Sampling Procedure

The Yemen MICS sample design was a two-stage stratified cluster sample.  The following parameters were accounted for in designing the sample:

1 - The sample is to provide estimates with reasonable precision at national and urban/rural levels.
2 - The residents of the Yemeni islands and the nomadic population are excluded from survey coverage. 
3 - The size of ultimate cluster is 20 households
4 - It is approximately self-weighted design.

Sample allocation

The sample is allocated proportionally between urban and rural strata; the percentage of households that should be allocated to urban and rural areas was obtained from the 2004 Census. As the ultimate cluster is determined to be 20 households, the number of sample clusters is therefore 200. The proportional allocation of the sample is such that 142 for rural stratum and 58 for urban stratum.

Sample Selection

The sample is to be selected in two stages. The Primary Sampling Unit (PSU) is a village (or a group of villages) in rural areas and a lane (hara) in urban. The micro data of the 2004 Census at these administrative levels has been relied upon to create frames for the first stage sample. The following provides a description of the sample selection in both stages:

First Stage Sample

The 2004 Census data (numbers of households and population) for all urban and rural agglomerations have been utilized to create appropriate frames for the first stage sample of urban and rural strata. It was taken into account that the PSU size would be in the range 150-300 households approximately. The creation of a rural frame has entailed grouping neighboring small villages so as to create PSUs in the range of 150-300 households each. Hence, a rural PSU is in most cases a group of small villages.  The whole village is considered a PSU as long as its size is in the range 150-300 households.

The situation in urban areas is quite different from rural areas since most lanes (Haras) are much larger than the indicated range of the desired PSU size. For this reason, a second (dummy) sampling stage is necessary to reduce the burden of field listing whenever the lane size is above 300 households. The first urban stage sample included 41 PSU's that required division into equally sized parts. Whereas only 4 PSU's in the rural sample needed to be divided into equal parts.

An implicit stratification has been introduced in both rural and urban frames of the PSUs. Governorates were ordered geographically in a serpentine fashion starting from the northwest corner moving to the northeast corner and back to the west, then to the east and so on till the last governorate. Moreover, as governorate are further divided into a number of directorates (modyriate), another process of implicit stratification within each governorate was implemented by geographically ordering directorates following the same way as for governorates. Undoubtedly, implicit stratification will contribute to more precise sample estimates at both national and urban/rural levels. 
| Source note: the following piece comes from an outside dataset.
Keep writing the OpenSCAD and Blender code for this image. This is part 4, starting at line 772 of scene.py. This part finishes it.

The selection of rural and urban first stage samples was made following the Probability Proportionate to Size (PPS) selection method. The employed measure of size (MOS) is the number of Households in each PSU as measured in the 2004 Census. 

Second stage sample

The selected PSU from the first sample stage, whether it was the whole PSU or a part of one, was updated in the field. A field operation was carried out in each PSU (or a part of it), which has been selected in the first stage sample so as to create an updated list of households for each sample PSU.  These lists were used as sample frames for selecting the second stage sample. 
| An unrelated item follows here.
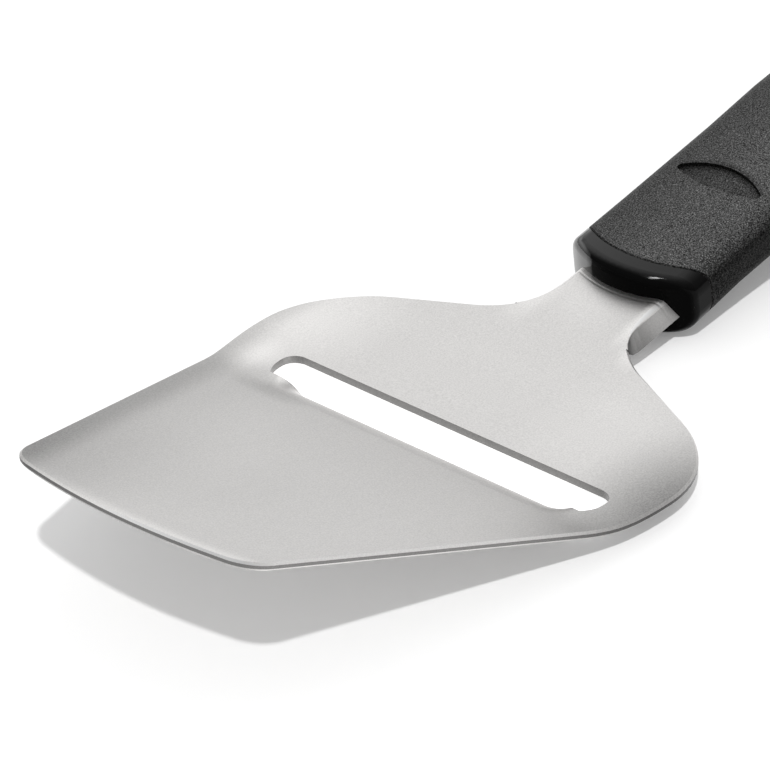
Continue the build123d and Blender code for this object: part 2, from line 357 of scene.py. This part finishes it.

The proposed selection method was determined in such a way so as to create compact ultimate clusters of 20 households in the rural sample, and non-compact ultimate cluster of the same size in the urban sample. The reason for selecting compact clusters for rural sample is that most of the rural sample PSU's are composed of several small villages which are, in most cases, located at the tops of adjacent mountains. The spread of the household sample over several small villages, within the same PSU, that would result from the systematic selection, would impose much difficulty in the main survey fieldwork. Hence it has been deemed operationally efficient to deal with the household list for each rural sample PSU as forming a circle. The selection of a single random number in the range of 1 - the total number of households in the list, will determine the entire household sample to be selected from the sample PSU. The household indicated by the selected random number and the subsequent 19 households in the list constitute the household sample to be selected from rural sample PSU's (keeping in mind the circular nature of the list).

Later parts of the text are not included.